Other establishments, including Susie’s, Dari-Dip, and Don Lolo, have gone on record vowing not to sell beer or wine – and those downtown locations probably couldn’t anyway since the city ordinance doesn’t allow alcohol sales with 100 yards of a church, school, recreational facility, or housing authority apartment. (That clause also disqualifies CJ’s Southern Traditions, located next to the main rec. department and across from a church.)
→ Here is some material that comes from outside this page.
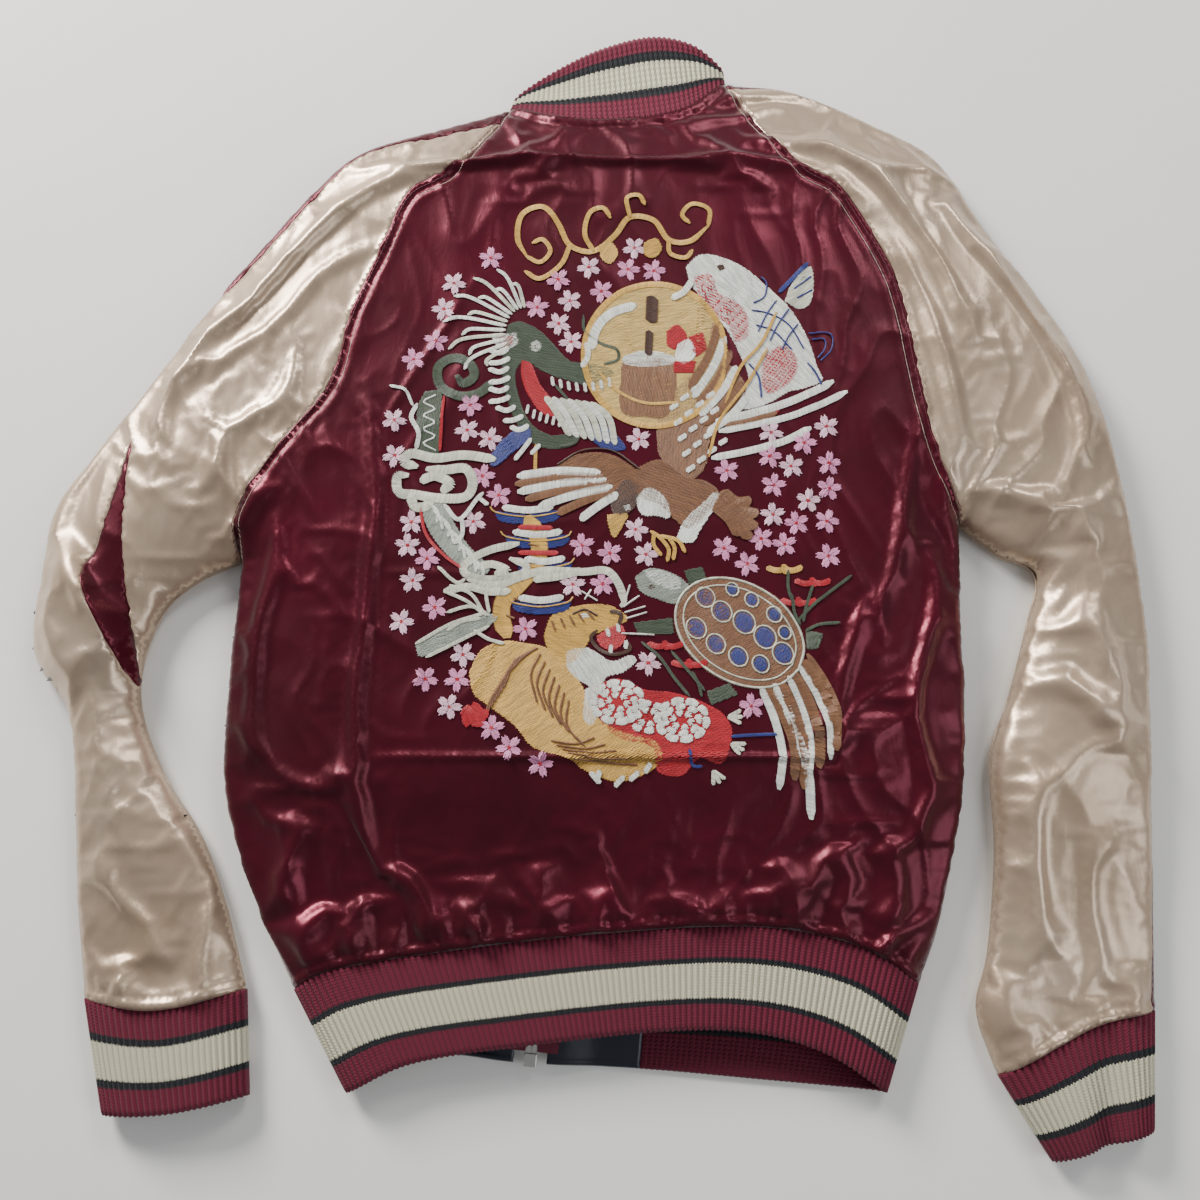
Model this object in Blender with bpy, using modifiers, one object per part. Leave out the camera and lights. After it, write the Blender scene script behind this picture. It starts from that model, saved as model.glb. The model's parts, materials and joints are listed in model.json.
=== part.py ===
"""Embroidered satin bomber jacket, zipped up and laid flat on its front with its back upwards.

Plan sizes are in millimetres in the jacket's own frame: X to the wearer's right, Y towards the
collar, Z up from the surface that it lies on. The origin is under the middle of the whole outline.
The cloth is built as two layers that meet along folds: a top layer that domes up from the folds,
and a bottom layer that lies on the surface.
"""

import math

import bmesh
import bpy
import numpy as np

MM = 0.001

# ---- Grading of the whole pattern, as when the next size is cut ----
GRADE_ACROSS = 1.0
GRADE_ALONG = 1.0


def graded(points):
    """Plan points of the drafted size, moved to the size that is cut."""
    return [(x * GRADE_ACROSS, y * GRADE_ALONG) for x, y in points]


# ---- Cloth thicknesses and clearances, in millimetres ----
SHELL = 1.2  # satin with its interlining
RIB = 2.2  # doubled knitted rib
LINING = 0.8
EMBROIDERY = 0.9
TAPE = 0.6
LABEL = 0.5
GAP = 0.4  # between pieces that lie on each other
FOLD_GAP = 0.9  # between the edges of the two layers where they meet at a fold
SEAM_GAP = 0.9  # between panels that are sewn edge to edge, in plan

# ---- How the two layers stand off the surface ----
FOLD_HEIGHT = 8.0  # height of the side folds
BODY_RISE = 26.0  # how far the top layer domes above the folds
RIB_RISE = 12.0  # the same at the ribbed hem and cuffs
COLLAR_RISE = 13.0  # the same at the collar
BODY_SPREAD = 60.0  # plan distance over which the body's dome rises
RIB_SPREAD = 26.0
BOTTOM_SPREAD = 18.0  # plan distance over which the bottom layer reaches the surface
RIB_ZONE = (-250.0 * GRADE_ALONG, -130.0 * GRADE_ALONG)  # Y over which the rise goes from the rib's to the body's
COLLAR_ZONE = (255.0 * GRADE_ALONG, 330.0 * GRADE_ALONG)  # Y over which it falls to the collar's
LINING_INSET = 6.0  # the lining hangs this far inside the folds
LINING_DROP = 4.0  # and this far below the top layer
LINING_FLOOR = 4.8  # height of the front lining's lower side, above the pocket bags
STRIPE_TOP = 0.10  # share of the sleeve's width that the stripe covers on the top layer
STRIPE_BOTTOM = 0.20
HEM_TABS = {"left": 46.0, "right": 56.0}  # lengths of the satin ends of the hem

# ---- Zip, in its own frame: Y along the chain from the hem, X across ----
ZIP_HEM, ZIP_NECK = graded([(-36.0, -317.0), (18.0, 232.0)])
ZIP_HEIGHT = 6.6  # middle of the chain above the surface
CHAIN_THICK = 2.4
TOOTH_TIP = 0.6  # nearest part of a tooth to the chain's middle line
TOOTH_ROOT = 1.9
TOOTH_BACK = 3.1
TOOTH_PITCH = 5.0
TAPE_WIDTH = 12.6
BOX_LENGTH = 8.0
BOX_WIDTH = 7.2
BOX_WALL = 0.7
PIN_LENGTH = 17.0
STOP_LENGTH = 4.0
SLIDER_LENGTH = 14.0
SLIDER_HALF_WIDTH = 5.4
SLIDER_PLATE = 0.9
SLIDER_LIP = 1.0
CHAIN_CLEAR = 0.55  # between the chain and the slider's plates
BRIDGE_WIRE = 0.5  # radius of the bridge that holds the pull
BRIDGE_DROP = 2.7
PULL_LENGTH = 34.0
PULL_WIDTH = 7.0
PULL_THICK = 1.0
PULL_EYE = (2.8, 12.0)  # width and length of the hole round the bridge
PANEL_TO_ZIP = 10.0  # the front panels end this far from the chain's middle line
ZIP_RISE = 4.3  # how far the front panels rise to the zip tape
ZIP_RISE_ZONE = (15.0, 42.0)

# ---- Pockets and trims ----
WELT_SIZE = (22.0, 138.0)
WELT_LEAN = 16.0  # degrees from the zip's direction
WELT_FROM_ZIP = 112.0
WELT_Y = -96.0 * GRADE_ALONG
POCKET_SPAN = (68.0, 160.0)  # the bag's edges, from the zip
POCKET_LENGTH = 176.0
POCKET_THICK = 2.0
SIZE_LABEL = ((18.0, 254.0), (60.0, 24.0))  # middle in the drafted size, and size
CARE_LABEL = ((-200.0, -148.0), (32.0, 56.0))
HANGER_LOOP = ((18.0, 284.0), 52.0)  # middle, and width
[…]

Legalized beer and wine sales will potentially add to the profit margin for several of the city’s existing restaurants, and will likely drive more to open or relocate to “restaurant row” since that’s one of the few parts of town that isn’t within 100 yards of an alcohol-restricted building. Alcohol sales will also pad the city budget, with an excise tax of $6 per keg, $.05 per 12 oz beer, and $.22 per liter of wine. But what the legalization won’t do is bring in big chain restaurants like Applebees or Logan’s Roadhouse, because those kinds of businesses can’t operate in a community the size of LaFayette. As we predicted in 2009, legalizing restaurant alcohol sales within city limits isn’t going to bring about an economic resurgence or send the town over a drunken cliff – but in 2011 we will have a few more eating places to choose from, and some of those places will offer customers the option of drinking a beer with their meal. At this point that’s probably the best we could ask for.
On a Final Sad Note…
Today we’ve learned that LaFayette Printing Company has closed down. LPC joins Sheila’s Flowers, The Book Exchange (next to Fred’s), BlueBird, and KFC on the list of local businesses that shut their doors during 2010. We hope you’ll be inspired by this piece to eat more often in local restaurants and will remember to patronize local stores and services when possible. Some local businesses don’t do what they should do and are difficult to support, but the ones that are deserve our business and need all the help they can get. Let’s try to make 2011 a year of buying at home first.